WRITTEN TASK — For the data below, report the number of lines that contain the string "code" and nothing else.

== MATERIAL PROVIDED ==

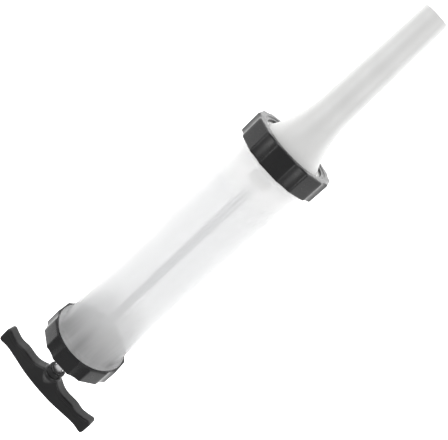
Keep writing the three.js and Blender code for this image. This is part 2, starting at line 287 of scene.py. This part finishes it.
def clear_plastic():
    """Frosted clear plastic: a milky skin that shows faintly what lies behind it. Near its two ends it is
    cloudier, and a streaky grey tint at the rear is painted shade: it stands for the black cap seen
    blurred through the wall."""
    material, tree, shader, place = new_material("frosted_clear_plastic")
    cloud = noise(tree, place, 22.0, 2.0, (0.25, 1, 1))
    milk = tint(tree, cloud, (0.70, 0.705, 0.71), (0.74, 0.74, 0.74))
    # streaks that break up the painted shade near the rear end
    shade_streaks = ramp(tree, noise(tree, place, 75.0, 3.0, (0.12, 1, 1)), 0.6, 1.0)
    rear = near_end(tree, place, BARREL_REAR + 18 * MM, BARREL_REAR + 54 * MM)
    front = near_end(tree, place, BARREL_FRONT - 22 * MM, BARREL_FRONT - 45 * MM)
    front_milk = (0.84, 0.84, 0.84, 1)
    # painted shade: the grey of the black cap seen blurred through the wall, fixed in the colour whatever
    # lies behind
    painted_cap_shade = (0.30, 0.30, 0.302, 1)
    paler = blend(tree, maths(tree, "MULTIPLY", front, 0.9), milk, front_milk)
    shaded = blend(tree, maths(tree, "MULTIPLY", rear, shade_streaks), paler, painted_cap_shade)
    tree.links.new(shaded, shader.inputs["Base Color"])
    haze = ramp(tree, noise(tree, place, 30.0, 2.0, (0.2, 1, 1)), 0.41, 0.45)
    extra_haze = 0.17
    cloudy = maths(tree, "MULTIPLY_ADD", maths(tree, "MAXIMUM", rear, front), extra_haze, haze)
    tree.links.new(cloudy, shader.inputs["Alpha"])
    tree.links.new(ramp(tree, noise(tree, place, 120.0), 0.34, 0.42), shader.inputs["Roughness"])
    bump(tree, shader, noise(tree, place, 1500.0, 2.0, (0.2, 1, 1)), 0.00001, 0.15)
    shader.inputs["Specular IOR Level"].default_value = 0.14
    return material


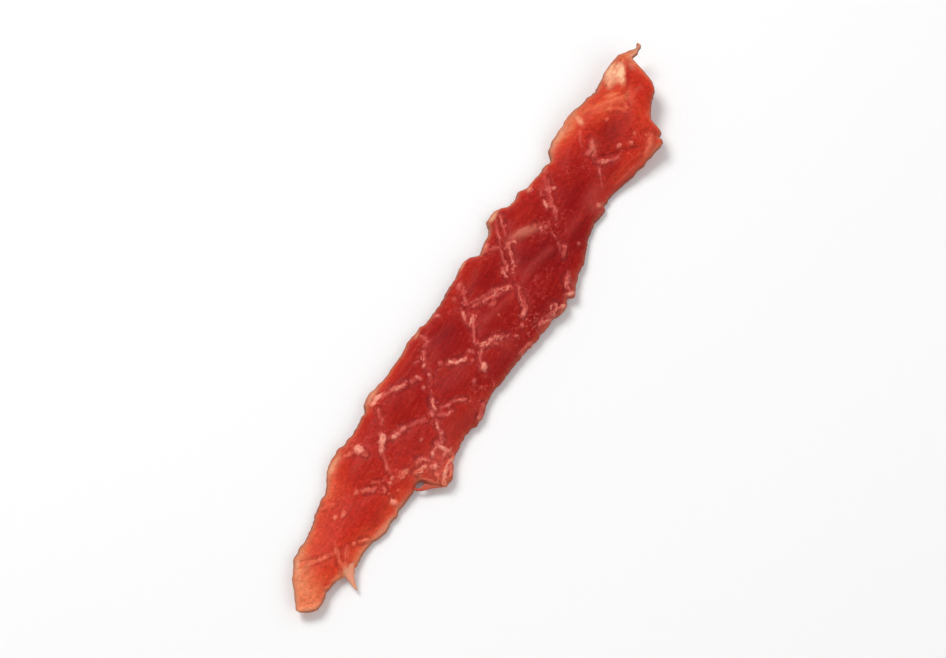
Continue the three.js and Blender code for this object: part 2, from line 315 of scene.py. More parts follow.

===

OUTPUT OF THE EXERCISE — 2